2. Query Optimization
-- Bad query -- full table scan
SELECT * FROM orders o
JOIN customers c ON c.id = o.customer_id
WHERE YEAR(o.order_date) = 2024;
-- Optimized query -- range scan
SELECT * FROM orders o
JOIN customers c ON c.id = o.customer_id
WHERE o.order_date >= '2024-01-01'
AND o.order_date < '2025-01-01';
-- Performance difference can be 10-100x
Wrapping it up
MySQL’s architecture is a masterpiece of software engineering, combining decades of database theory with practical optimizations. Each layer serves a specific purpose, working in harmony to provide the performance, reliability, and functionality that modern applications demand.
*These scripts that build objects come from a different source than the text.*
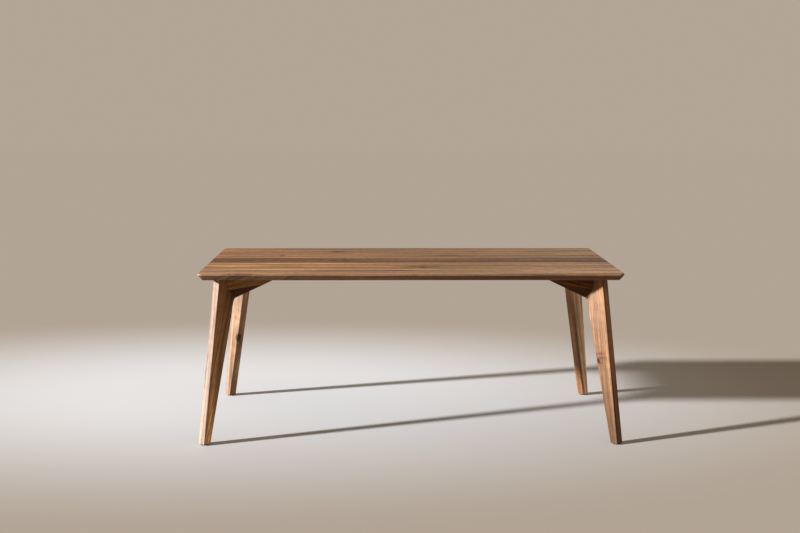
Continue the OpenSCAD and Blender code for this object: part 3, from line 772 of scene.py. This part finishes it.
def powder_coat():
    """Black powder coat with its fine orange peel."""
    graph = Graph("powder_coat")
    peel = fine_spots(graph, PEEL_TURNS)
    tone = graph.mix("MIX", graph.about(0.5, peel, size=0.3), COAT_DARK, COAT_PALE)
    graph.surface(**{"Base Color": tone, "Roughness": graph.about(COAT_ROUGH, peel, size=0.05),
                     "Normal": graph.bump(peel, strength=0.25, distance=0.0002)})
    return graph.material


def plated(name, colour, rough):
    """Plated or turned metal with faint streaks from its making."""
    graph = Graph(name)
    place = graph.node("TexCoord").outputs["Object"]
    scratch = graph.swing(graph.noise(graph.vector("MULTIPLY", place, SCRATCH_TURNS)), 1.0)
    cloud = graph.noise(place, scale=CLOUD_TURNS)
    tone = graph.mix("MIX", cloud, scaled(colour, CLOUD_DARK), colour)
    graph.surface(**{"Base Color": tone, "Metallic": 1.0,
                     "Roughness": graph.about(rough, scratch, size=0.08),
                     "Normal": graph.bump(scratch, strength=0.1, distance=0.0001)})
    return graph.material


def nylon():
    """Black moulded nylon, a little scuffed."""
    graph = Graph("nylon")
    grain = fine_spots(graph, GRAIN_TURNS)
    scuff = fine_spots(graph, SCUFF_TURNS)
    tone = graph.mix("MIX", graph.about(0.4, scuff, size=0.5), NYLON_DARK, NYLON_PALE)
    graph.surface(**{"Base Color": tone, "Roughness": graph.about(NYLON_ROUGH, scuff, size=0.08),
                     "Specular IOR Level": 0.25,
                     "Normal": graph.bump(grain, strength=0.2, distance=0.0001)})
    return graph.material


def keep(material, *nodes):
    """Gives CAD nodes whose shape is right their finished material."""
    for node in nodes:
        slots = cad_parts[node].data.materials
        for place in range(len(slots)):
            slots[place] = material


def dress_hardware():
    coat = powder_coat()
    keep(coat, *("leg_plate_" + corner for corner in CORNERS))
    keep(coat, "stiffener_left", "stiffener_middle", "stiffener_right")
    for name, (colour, rough, nodes) in METALS.items():
        keep(plated(name, colour, rough), *nodes)
    keep(nylon(), *("glide_" + corner for corner in CORNERS))
    board = Board(Vector((0, 0, 0)), Z_AXIS, Y_AXIS)
    keep(Wood("beech", board, BEECH).material, "arm_dowels")


make_camera()
make_lights()
make_floor()
dress_top()
dress_legs()
dress_arms()
dress_hardware()
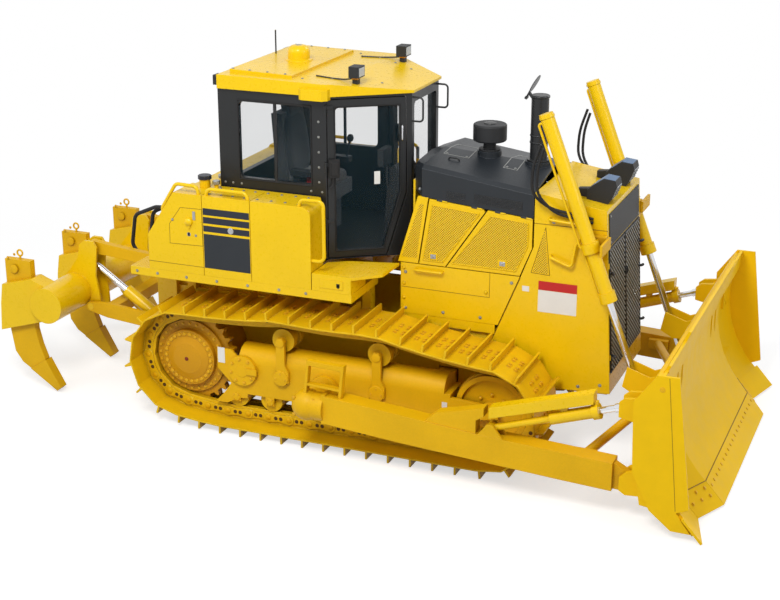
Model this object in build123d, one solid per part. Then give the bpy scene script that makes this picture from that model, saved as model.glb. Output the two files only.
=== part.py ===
from build123d import *
from math import asin, atan2, ceil, cos, degrees, hypot, pi, radians, sin, tan
import os

# Crawler bulldozer with a sigma-shaped blade and a three-shank parallelogram ripper.
# Millimetres. X runs forward to the blade, Y to the left, Z up from the ground.
# Everything is drawn with X = 0 at the sprocket axles. The last step moves the whole
# machine along X so that the origin is at the middle of its length, on the ground.

# ---------------------------------------------------------------- driving sizes
CLEAR = 0.3                     # running clearance between curved faces that fit
SWING = 8.0                     # gap round doors and moving ears

# undercarriage
TRACK_GAUGE = 2000.0            # between the middles of the two tracks
TRACK_BASE = 3045.0             # sprocket axle to idler axle
SHOE_WIDTH = 660.0
LINK_PITCH = 216.0
SHOE_SEAT = 63.0                # pin line to the inside of a shoe
SHOE_PLATE = 14.0
GROUSER_HEIGHT = 72.0
GROUSER_THICK = 18.0
GROUSER_SET = 12.0              # link pin to the near face of its grouser
CHAIN_PHASE = 76.0              # first pin, measured along the chain from its flat start
RAIL_HALF = 66.0                # pin line to the running face of a link
RAIL_NEAR = 46.0                # middle of the track to the inner side of a link rail
RAIL_FAR = 100.0
RAIL_ROOT = 70.0                # how far a rail reaches out into its shoe
SPROCKET_TEETH = 26
SPROCKET_WIDTH = 76.0
SPROCKET_RAISE = 38.0           # sprocket pin circle above the flat run
BUSHING_R = 30.0
IDLER_PIN_R = 417.0
TAIL_ANGLE = 6.2                # slope of the chain from the sprocket down to the flat run
HEAD_ANGLE = 8.5                # slope of the chain from front carrier roller to idler
CARRIER_X = (1010.0, 1975.0)
CARRIER_PIN_Z = 1148.0
CARRIER_R = 112.0
CARRIER_DROP = 16.0             # chords of the chain dip this far over a carrier roller
ROLLER_COUNT = 7
ROLLER_R = 112.0
ROLLER_FIRST_X = 520.0
ROLLER_TO_IDLER = 405.0         # last roller axle to idler axle
FRAME_HALF = 150.0              # half width of a track frame
FRAME_Z = (440.0, 690.0)        # bottom and top of its box
FRAME_REAR_X = 500.0
FRAME_TO_IDLER = 365.0          # front end of its box to the idler axle
FRAME_PIVOT = (605.0, 614.0)     # shaft that a track frame swings on
RECOIL_R = 150.0                # recoil spring tube on top of the box
GUARD_PLATE = 20.0

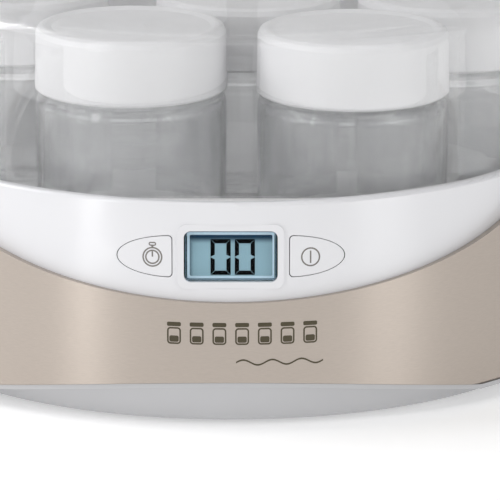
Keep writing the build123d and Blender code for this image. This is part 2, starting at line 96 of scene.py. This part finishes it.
# Printed layers are cut into short quads, so that they follow curved surfaces, and then welded.
LONGEST_QUAD = 0.8 * MM
WELD_DISTANCE = 0.002 * MM

# The inner corner of a stroked outline is never sharper than this.
SHARPEST_CORNER = 0.02 * MM


# ---- places ------------------------------------------------------------------------------


def on_panel(depth):
    """Places (across, up) on a flat plane behind the panel's front line."""

    def place(x, s):
        return PANEL_CENTRE + ACROSS * x + UPHILL * s - OUTWARD * depth

    return place


def on_fascia(lift):
    """Places (across, up) on the curved fascia, lifted off it a little."""

    def place(x, s):
        start = PANEL_CENTRE + ACROSS * x + UPHILL * s
        out = 0.0
        for _ in range(8):  # enough rounds to close in on the cone
            point = start + OUTWARD * out
            out += (cone_radius(point.z) - math.hypot(point.x, point.y)) / math.cos(LEAN)
        return start + OUTWARD * (out + lift)

    return place


def on_band(lift):
    """Places (across, height) on the front of the band, for a layer as thick as the lift.

    They stop half the lift short of the band's foremost line, so that the layer never passes it.
    """

    def place(x, z):
        radius = BAND_RADIUS + lift
        front = min(math.sqrt(radius * radius - x * x), BAND_RADIUS - lift / 2)
        return Vector((x, -front, z))

    return place


# ---- flat shapes, as lists of quads in (across, up) --------------------------------------


def ring(cx, cy, outer, inner, steps=48):
    """A flat ring."""
    quads = []
    for i in range(steps):
        a, b = (2 * math.pi * k / steps for k in (i, i + 1))
        quads.append([
            (cx + r * math.cos(t), cy + r * math.sin(t))
            for r, t in ((inner, a), (outer, a), (outer, b), (inner, b))
        ])
    return quads


def bar(x0, y0, x1, y1, width, steps=6):
    """A straight stroke between two points."""
    length = math.hypot(x1 - x0, y1 - y0)
    ux, uy = (x1 - x0) / length, (y1 - y0) / length
    half = width / 2
    quads = []
    for i in range(steps):
        ends = [(x0 + (x1 - x0) * k / steps, y0 + (y1 - y0) * k / steps) for k in (i, i + 1)]
        (ax, ay), (bx, by) = ends
        quads.append([
            (ax - uy * half, ay + ux * half),
            (ax + uy * half, ay - ux * half),
            (bx + uy * half, by - ux * half),
            (bx - uy * half, by + ux * half),
        ])
    return quads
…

The examples above demonstrate how understanding these internals can lead to better:
- Query optimization
- Server configuration
- Performance troubleshooting
- Capacity planning
For instance, knowing that the buffer pool is crucial for performance might lead you to:
- Increase buffer pool size to match working set
- Monitor buffer pool hit rate
- Organize queries to maximize buffer pool usage
- Plan server RAM requirements accordingly
This article aims to provide a high-level overview of MySQL’s architecture with practical examples. Many components have additional complexity and nuance beyond what’s covered here. For specific implementation details, always refer to MySQL’s official documentation.